* [WHAT IS BEING ASKED]: Write out the whole listing again, exactly as given.

3D code data
- - - - -

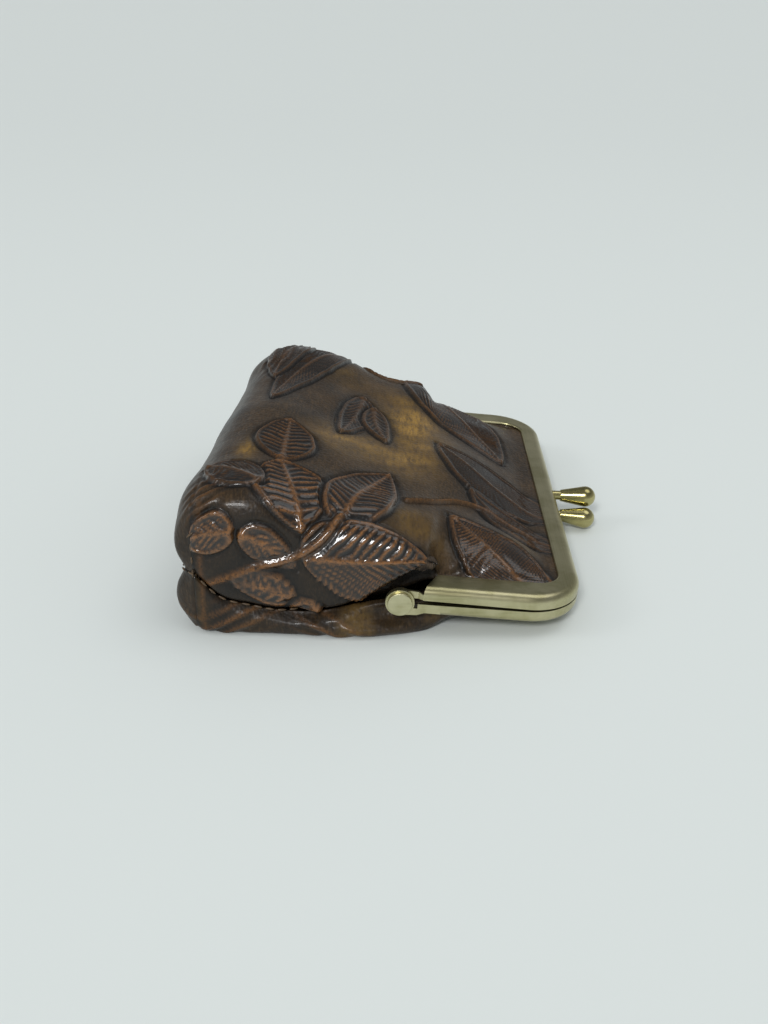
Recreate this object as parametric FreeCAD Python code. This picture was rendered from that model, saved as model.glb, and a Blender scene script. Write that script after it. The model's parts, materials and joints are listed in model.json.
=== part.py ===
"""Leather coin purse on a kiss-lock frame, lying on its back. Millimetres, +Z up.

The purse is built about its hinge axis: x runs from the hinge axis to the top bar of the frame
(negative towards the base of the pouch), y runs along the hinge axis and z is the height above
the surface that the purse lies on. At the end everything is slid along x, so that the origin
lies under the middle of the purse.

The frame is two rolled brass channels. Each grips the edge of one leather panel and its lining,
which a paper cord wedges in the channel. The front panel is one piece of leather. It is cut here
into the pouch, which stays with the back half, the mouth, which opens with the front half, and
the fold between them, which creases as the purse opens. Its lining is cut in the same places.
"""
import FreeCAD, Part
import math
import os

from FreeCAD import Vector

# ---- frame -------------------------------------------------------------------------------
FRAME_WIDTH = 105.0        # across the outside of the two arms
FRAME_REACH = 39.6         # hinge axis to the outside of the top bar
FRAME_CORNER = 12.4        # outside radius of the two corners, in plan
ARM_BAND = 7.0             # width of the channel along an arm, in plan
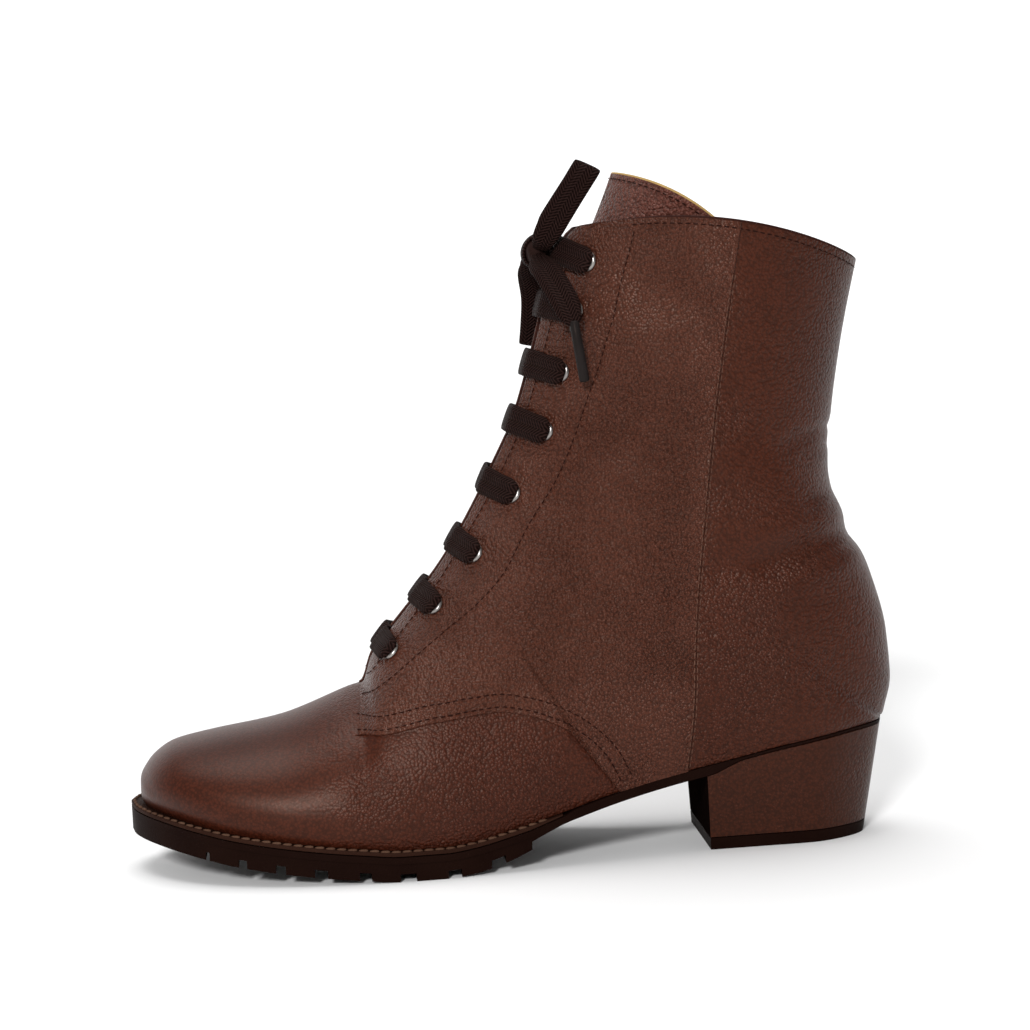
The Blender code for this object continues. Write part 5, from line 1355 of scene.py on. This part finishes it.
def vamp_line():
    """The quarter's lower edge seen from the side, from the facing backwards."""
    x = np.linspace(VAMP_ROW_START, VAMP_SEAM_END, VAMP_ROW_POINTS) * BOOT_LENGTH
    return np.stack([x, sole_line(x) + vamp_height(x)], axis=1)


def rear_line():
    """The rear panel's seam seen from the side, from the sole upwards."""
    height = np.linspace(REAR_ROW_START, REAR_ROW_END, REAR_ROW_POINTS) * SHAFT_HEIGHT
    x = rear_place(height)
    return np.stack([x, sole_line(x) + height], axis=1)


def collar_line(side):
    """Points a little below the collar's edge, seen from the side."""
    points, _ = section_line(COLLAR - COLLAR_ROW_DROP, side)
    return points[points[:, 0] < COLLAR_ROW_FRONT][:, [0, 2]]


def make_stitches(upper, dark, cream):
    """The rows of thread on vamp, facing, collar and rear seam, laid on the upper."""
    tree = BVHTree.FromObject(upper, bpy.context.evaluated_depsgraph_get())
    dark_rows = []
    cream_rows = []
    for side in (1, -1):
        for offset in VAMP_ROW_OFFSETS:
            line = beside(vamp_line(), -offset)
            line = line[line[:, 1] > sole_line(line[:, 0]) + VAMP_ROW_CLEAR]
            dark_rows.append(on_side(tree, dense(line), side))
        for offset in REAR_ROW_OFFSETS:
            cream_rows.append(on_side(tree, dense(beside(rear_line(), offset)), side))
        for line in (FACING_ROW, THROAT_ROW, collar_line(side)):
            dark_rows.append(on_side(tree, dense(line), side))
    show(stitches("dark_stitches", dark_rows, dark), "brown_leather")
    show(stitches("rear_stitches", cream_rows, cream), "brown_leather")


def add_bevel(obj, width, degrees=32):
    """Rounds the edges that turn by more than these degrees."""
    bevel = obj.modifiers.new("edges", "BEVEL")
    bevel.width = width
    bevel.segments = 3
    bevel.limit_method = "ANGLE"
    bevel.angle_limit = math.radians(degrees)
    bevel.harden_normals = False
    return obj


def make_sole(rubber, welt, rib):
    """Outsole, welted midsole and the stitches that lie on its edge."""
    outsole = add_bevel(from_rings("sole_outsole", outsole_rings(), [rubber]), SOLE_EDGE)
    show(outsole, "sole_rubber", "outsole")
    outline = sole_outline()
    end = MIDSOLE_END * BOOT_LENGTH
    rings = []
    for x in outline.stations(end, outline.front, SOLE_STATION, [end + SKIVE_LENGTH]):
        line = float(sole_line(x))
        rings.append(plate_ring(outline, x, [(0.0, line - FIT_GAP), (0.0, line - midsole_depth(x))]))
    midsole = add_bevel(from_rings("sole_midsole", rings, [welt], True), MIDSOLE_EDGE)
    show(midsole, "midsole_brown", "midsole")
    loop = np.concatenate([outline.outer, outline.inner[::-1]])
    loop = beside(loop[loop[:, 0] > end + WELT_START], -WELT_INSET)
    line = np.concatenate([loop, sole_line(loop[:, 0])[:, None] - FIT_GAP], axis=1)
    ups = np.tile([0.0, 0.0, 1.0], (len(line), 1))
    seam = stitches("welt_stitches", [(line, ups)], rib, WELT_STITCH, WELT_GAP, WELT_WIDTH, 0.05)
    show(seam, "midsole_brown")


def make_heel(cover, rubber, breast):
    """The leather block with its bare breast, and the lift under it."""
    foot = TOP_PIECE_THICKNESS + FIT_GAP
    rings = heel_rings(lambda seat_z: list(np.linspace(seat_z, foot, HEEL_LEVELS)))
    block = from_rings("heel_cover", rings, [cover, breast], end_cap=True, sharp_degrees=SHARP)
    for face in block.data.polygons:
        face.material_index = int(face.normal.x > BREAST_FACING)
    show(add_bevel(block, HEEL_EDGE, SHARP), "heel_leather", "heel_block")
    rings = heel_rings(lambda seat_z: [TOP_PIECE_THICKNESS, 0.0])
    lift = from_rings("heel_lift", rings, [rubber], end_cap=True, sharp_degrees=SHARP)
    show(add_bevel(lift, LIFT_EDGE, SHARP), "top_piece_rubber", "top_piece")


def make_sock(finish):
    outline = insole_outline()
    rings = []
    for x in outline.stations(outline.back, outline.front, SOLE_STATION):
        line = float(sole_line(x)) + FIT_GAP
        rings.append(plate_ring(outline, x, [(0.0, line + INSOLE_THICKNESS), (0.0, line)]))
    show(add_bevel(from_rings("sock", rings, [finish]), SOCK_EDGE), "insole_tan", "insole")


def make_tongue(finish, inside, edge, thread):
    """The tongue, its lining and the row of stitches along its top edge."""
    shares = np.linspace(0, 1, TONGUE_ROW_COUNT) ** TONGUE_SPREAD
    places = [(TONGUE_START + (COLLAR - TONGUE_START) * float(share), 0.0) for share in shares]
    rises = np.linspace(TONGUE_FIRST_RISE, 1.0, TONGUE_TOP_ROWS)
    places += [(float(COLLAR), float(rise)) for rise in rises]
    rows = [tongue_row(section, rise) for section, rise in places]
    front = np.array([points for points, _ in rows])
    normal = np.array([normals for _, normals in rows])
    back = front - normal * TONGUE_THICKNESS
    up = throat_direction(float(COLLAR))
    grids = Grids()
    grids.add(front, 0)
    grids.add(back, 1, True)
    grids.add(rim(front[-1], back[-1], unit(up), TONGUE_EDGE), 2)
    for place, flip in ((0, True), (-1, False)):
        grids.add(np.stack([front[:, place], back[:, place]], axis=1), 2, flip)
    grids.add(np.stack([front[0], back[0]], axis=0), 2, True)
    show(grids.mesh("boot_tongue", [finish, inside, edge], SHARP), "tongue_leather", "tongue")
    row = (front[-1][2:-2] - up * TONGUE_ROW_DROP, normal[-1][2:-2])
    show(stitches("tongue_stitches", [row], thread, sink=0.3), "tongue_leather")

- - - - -

* [SOLUTION TO THE PROBLEM]:
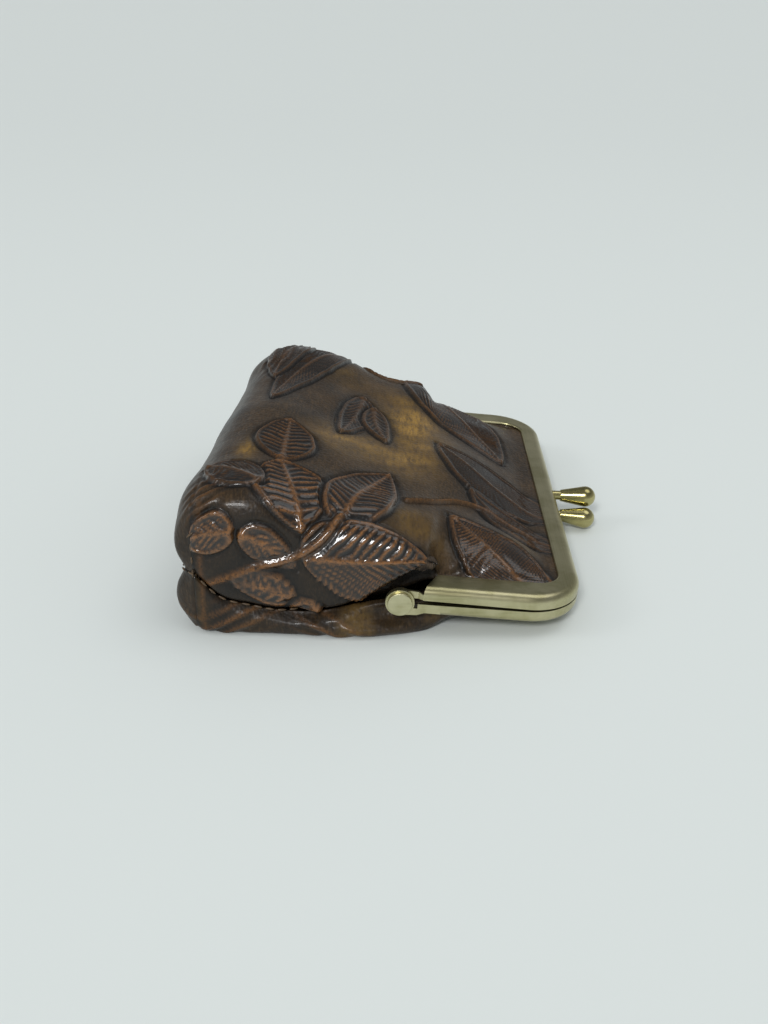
Recreate this object as parametric FreeCAD Python code. This picture was rendered from that model, saved as model.glb, and a Blender scene script. Write that script after it. The model's parts, materials and joints are listed in model.json.
=== part.py ===
"""Leather coin purse on a kiss-lock frame, lying on its back. Millimetres, +Z up.

The purse is built about its hinge axis: x runs from the hinge axis to the top bar of the frame
(negative towards the base of the pouch), y runs along the hinge axis and z is the height above
the surface that the purse lies on. At the end everything is slid along x, so that the origin
lies under the middle of the purse.

The frame is two rolled brass channels. Each grips the edge of one leather panel and its lining,
which a paper cord wedges in the channel. The front panel is one piece of leather. It is cut here
into the pouch, which stays with the back half, the mouth, which opens with the front half, and
the fold between them, which creases as the purse opens. Its lining is cut in the same places.
"""
import FreeCAD, Part
import math
import os

from FreeCAD import Vector

# ---- frame -------------------------------------------------------------------------------
FRAME_WIDTH = 105.0        # across the outside of the two arms
FRAME_REACH = 39.6         # hinge axis to the outside of the top bar
FRAME_CORNER = 12.4        # outside radius of the two corners, in plan
ARM_BAND = 7.0             # width of the channel along an arm, in plan
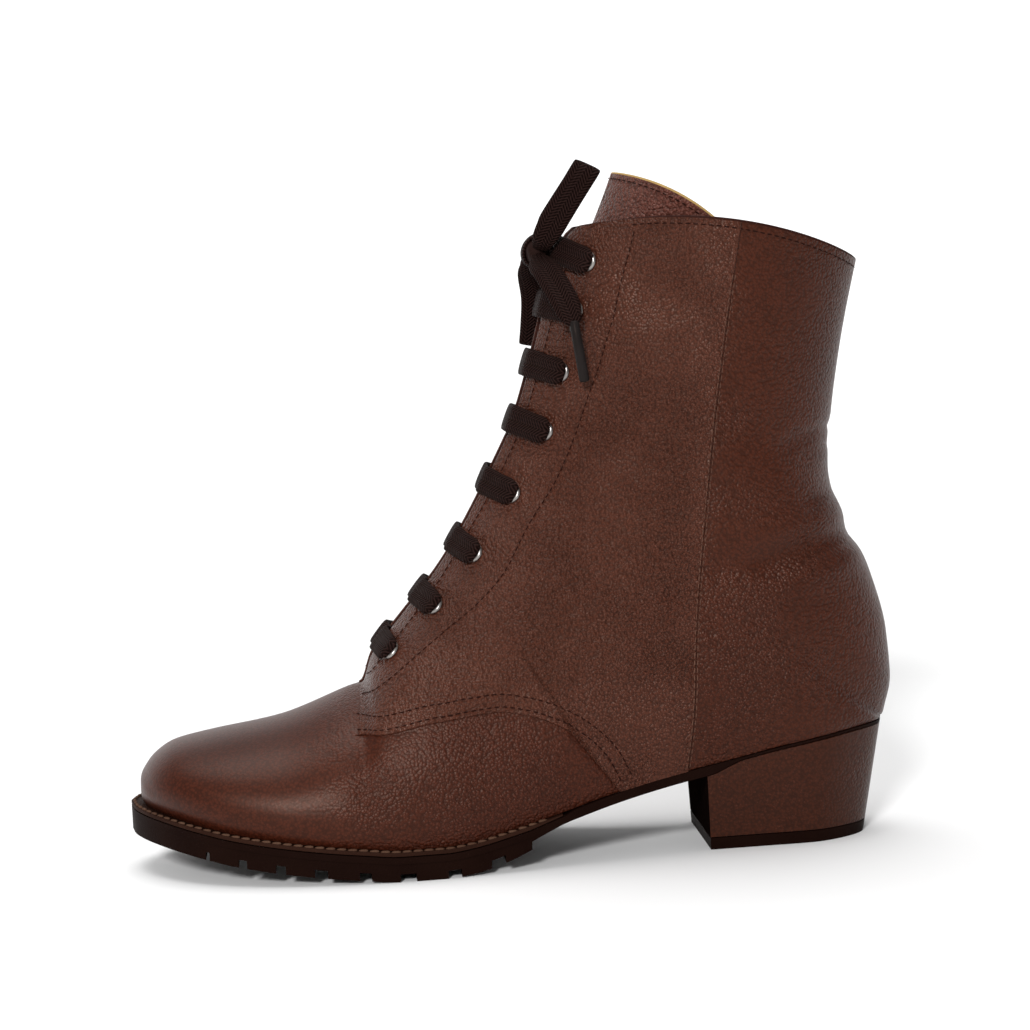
The Blender code for this object continues. Write part 5, from line 1355 of scene.py on. This part finishes it.
def vamp_line():
    """The quarter's lower edge seen from the side, from the facing backwards."""
    x = np.linspace(VAMP_ROW_START, VAMP_SEAM_END, VAMP_ROW_POINTS) * BOOT_LENGTH
    return np.stack([x, sole_line(x) + vamp_height(x)], axis=1)


def rear_line():
    """The rear panel's seam seen from the side, from the sole upwards."""
    height = np.linspace(REAR_ROW_START, REAR_ROW_END, REAR_ROW_POINTS) * SHAFT_HEIGHT
    x = rear_place(height)
    return np.stack([x, sole_line(x) + height], axis=1)


def collar_line(side):
    """Points a little below the collar's edge, seen from the side."""
    points, _ = section_line(COLLAR - COLLAR_ROW_DROP, side)
    return points[points[:, 0] < COLLAR_ROW_FRONT][:, [0, 2]]


def make_stitches(upper, dark, cream):
    """The rows of thread on vamp, facing, collar and rear seam, laid on the upper."""
    tree = BVHTree.FromObject(upper, bpy.context.evaluated_depsgraph_get())
    dark_rows = []
    cream_rows = []
    for side in (1, -1):
        for offset in VAMP_ROW_OFFSETS:
            line = beside(vamp_line(), -offset)
            line = line[line[:, 1] > sole_line(line[:, 0]) + VAMP_ROW_CLEAR]
            dark_rows.append(on_side(tree, dense(line), side))
        for offset in REAR_ROW_OFFSETS:
            cream_rows.append(on_side(tree, dense(beside(rear_line(), offset)), side))
        for line in (FACING_ROW, THROAT_ROW, collar_line(side)):
            dark_rows.append(on_side(tree, dense(line), side))
    show(stitches("dark_stitches", dark_rows, dark), "brown_leather")
    show(stitches("rear_stitches", cream_rows, cream), "brown_leather")


def add_bevel(obj, width, degrees=32):
    """Rounds the edges that turn by more than these degrees."""
    bevel = obj.modifiers.new("edges", "BEVEL")
    bevel.width = width
    bevel.segments = 3
    bevel.limit_method = "ANGLE"
    bevel.angle_limit = math.radians(degrees)
    bevel.harden_normals = False
    return obj


def make_sole(rubber, welt, rib):
    """Outsole, welted midsole and the stitches that lie on its edge."""
    outsole = add_bevel(from_rings("sole_outsole", outsole_rings(), [rubber]), SOLE_EDGE)
    show(outsole, "sole_rubber", "outsole")
    outline = sole_outline()
    end = MIDSOLE_END * BOOT_LENGTH
    rings = []
    for x in outline.stations(end, outline.front, SOLE_STATION, [end + SKIVE_LENGTH]):
        line = float(sole_line(x))
        rings.append(plate_ring(outline, x, [(0.0, line - FIT_GAP), (0.0, line - midsole_depth(x))]))
    midsole = add_bevel(from_rings("sole_midsole", rings, [welt], True), MIDSOLE_EDGE)
    show(midsole, "midsole_brown", "midsole")
    loop = np.concatenate([outline.outer, outline.inner[::-1]])
    loop = beside(loop[loop[:, 0] > end + WELT_START], -WELT_INSET)
    line = np.concatenate([loop, sole_line(loop[:, 0])[:, None] - FIT_GAP], axis=1)
    ups = np.tile([0.0, 0.0, 1.0], (len(line), 1))
    seam = stitches("welt_stitches", [(line, ups)], rib, WELT_STITCH, WELT_GAP, WELT_WIDTH, 0.05)
    show(seam, "midsole_brown")


def make_heel(cover, rubber, breast):
    """The leather block with its bare breast, and the lift under it."""
    foot = TOP_PIECE_THICKNESS + FIT_GAP
    rings = heel_rings(lambda seat_z: list(np.linspace(seat_z, foot, HEEL_LEVELS)))
    block = from_rings("heel_cover", rings, [cover, breast], end_cap=True, sharp_degrees=SHARP)
    for face in block.data.polygons:
        face.material_index = int(face.normal.x > BREAST_FACING)
    show(add_bevel(block, HEEL_EDGE, SHARP), "heel_leather", "heel_block")
    rings = heel_rings(lambda seat_z: [TOP_PIECE_THICKNESS, 0.0])
    lift = from_rings("heel_lift", rings, [rubber], end_cap=True, sharp_degrees=SHARP)
    show(add_bevel(lift, LIFT_EDGE, SHARP), "top_piece_rubber", "top_piece")


def make_sock(finish):
    outline = insole_outline()
    rings = []
    for x in outline.stations(outline.back, outline.front, SOLE_STATION):
        line = float(sole_line(x)) + FIT_GAP
        rings.append(plate_ring(outline, x, [(0.0, line + INSOLE_THICKNESS), (0.0, line)]))
    show(add_bevel(from_rings("sock", rings, [finish]), SOCK_EDGE), "insole_tan", "insole")


def make_tongue(finish, inside, edge, thread):
    """The tongue, its lining and the row of stitches along its top edge."""
    shares = np.linspace(0, 1, TONGUE_ROW_COUNT) ** TONGUE_SPREAD
    places = [(TONGUE_START + (COLLAR - TONGUE_START) * float(share), 0.0) for share in shares]
    rises = np.linspace(TONGUE_FIRST_RISE, 1.0, TONGUE_TOP_ROWS)
    places += [(float(COLLAR), float(rise)) for rise in rises]
    rows = [tongue_row(section, rise) for section, rise in places]
    front = np.array([points for points, _ in rows])
    normal = np.array([normals for _, normals in rows])
    back = front - normal * TONGUE_THICKNESS
    up = throat_direction(float(COLLAR))
    grids = Grids()
    grids.add(front, 0)
    grids.add(back, 1, True)
    grids.add(rim(front[-1], back[-1], unit(up), TONGUE_EDGE), 2)
    for place, flip in ((0, True), (-1, False)):
        grids.add(np.stack([front[:, place], back[:, place]], axis=1), 2, flip)
    grids.add(np.stack([front[0], back[0]], axis=0), 2, True)
    show(grids.mesh("boot_tongue", [finish, inside, edge], SHARP), "tongue_leather", "tongue")
    row = (front[-1][2:-2] - up * TONGUE_ROW_DROP, normal[-1][2:-2])
    show(stitches("tongue_stitches", [row], thread, sink=0.3), "tongue_leather")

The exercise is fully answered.